How can the House of Lords protect free expression online? 

ARTICLE 19 believes that the problematic Bill will bring not only harm to human rights but also to the digital economy. The obligations imposed on companies by the Bill are likely to stifle competition and innovation in the UK digital market. In fact, the Bill will further increase the market share of the very few platforms it is supposed to reign in.

Here once again, the Bill’s approach stands in stark contrast with the approach adopted by the European Union in the Digital Services Act and the Digital Markets Act. While the latter regulations could also have been more ambitious, their focus on transparency, procedural rights for users, systemic risk assessments and market conditions are far ahead of the current state of discussions in the UK.

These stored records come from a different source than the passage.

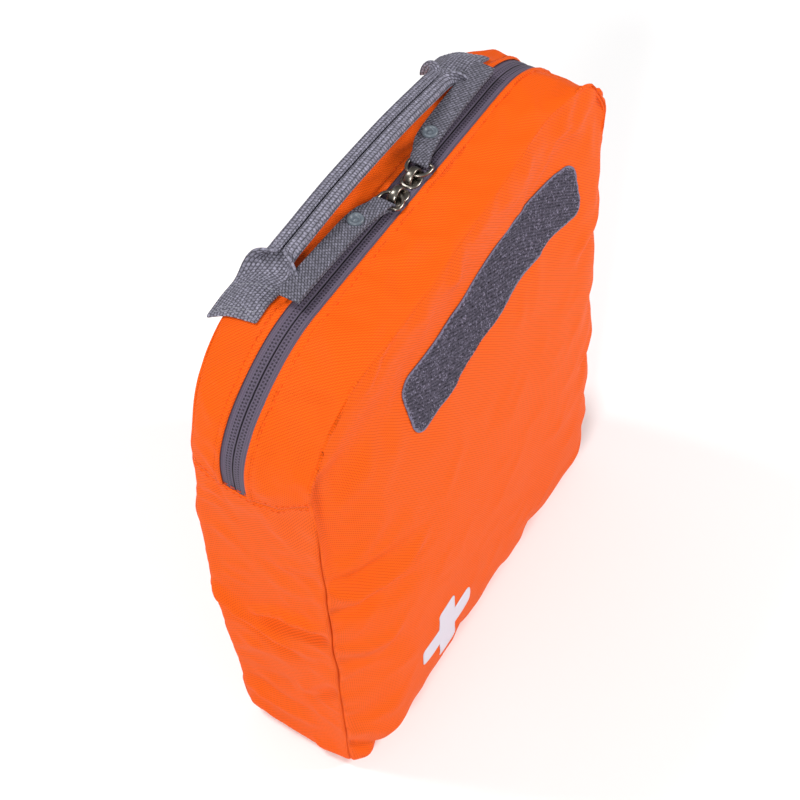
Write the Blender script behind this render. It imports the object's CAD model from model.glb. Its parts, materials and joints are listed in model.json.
"""First aid kit for hiking: an upright orange nylon pouch with a curved zip, a rolled webbing
handle, two webbing pull tabs, a loop patch and its dressings and tools.

Cloth, webbing and soft contents are built here round the CAD frame. Lengths are millimetres;
meshes are scaled to metres when they are made. X runs across the front, -Y is the front, Z is up.
"""

import json
import math

import bmesh
import bpy
import numpy as np
from mathutils import Matrix, Vector
from mathutils.bvhtree import BVHTree
from mathutils.geometry import delaunay_2d_cdt

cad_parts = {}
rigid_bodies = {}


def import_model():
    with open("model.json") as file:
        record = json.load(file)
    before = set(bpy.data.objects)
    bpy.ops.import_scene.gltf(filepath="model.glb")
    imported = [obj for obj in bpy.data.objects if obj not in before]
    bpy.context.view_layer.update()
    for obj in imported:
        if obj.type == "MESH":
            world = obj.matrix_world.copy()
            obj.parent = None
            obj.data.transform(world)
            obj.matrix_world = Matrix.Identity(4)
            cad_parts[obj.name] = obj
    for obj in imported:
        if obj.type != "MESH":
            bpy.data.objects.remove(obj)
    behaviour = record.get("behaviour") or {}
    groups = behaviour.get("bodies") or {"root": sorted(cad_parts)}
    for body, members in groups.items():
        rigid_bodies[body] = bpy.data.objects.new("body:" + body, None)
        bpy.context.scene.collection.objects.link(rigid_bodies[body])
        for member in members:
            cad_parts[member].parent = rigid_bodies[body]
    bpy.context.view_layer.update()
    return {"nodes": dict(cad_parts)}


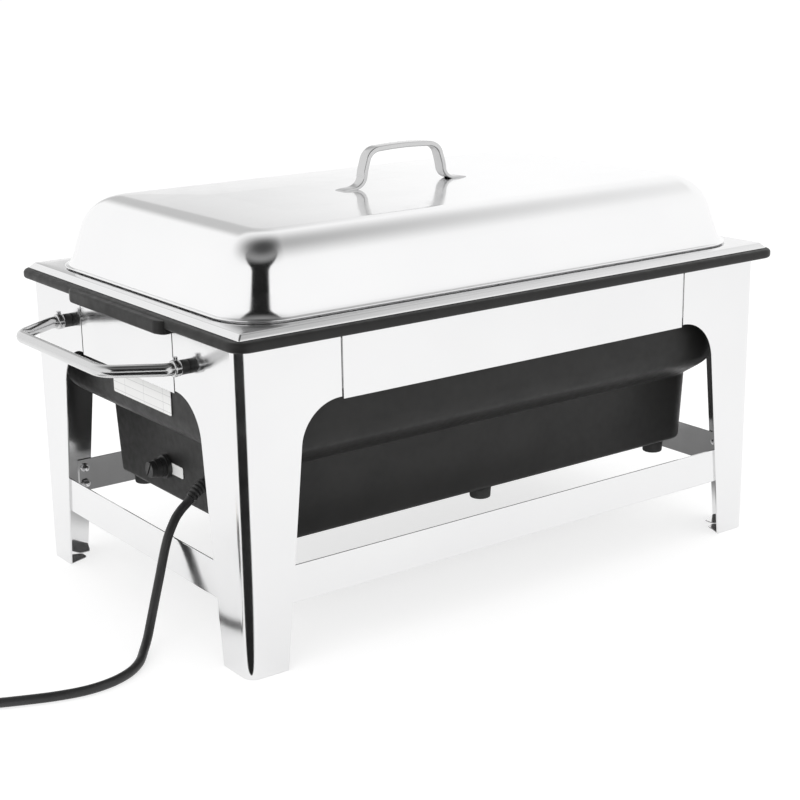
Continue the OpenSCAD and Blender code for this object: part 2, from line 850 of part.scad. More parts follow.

The House of Lords now has the important task to scrutinise the Bill. The aspects highlighted here and in our last statement are only some of many in a Bill that remains fundamentally flawed and that will fail in ensuring user’s safety online. It is difficult to see how anything but a complete rejection of the Bill could safeguard freedom of expression. Given the fundamental importance of adopting an effective and rights-respecting regulatory regime for digital platforms, Peers should not shy away from this step. At the very least, we urge them to carefully consider and address the key concerns raised repeatedly by ARTICLE 19 and other human rights organisations focusing on freedom of expression and human rights online.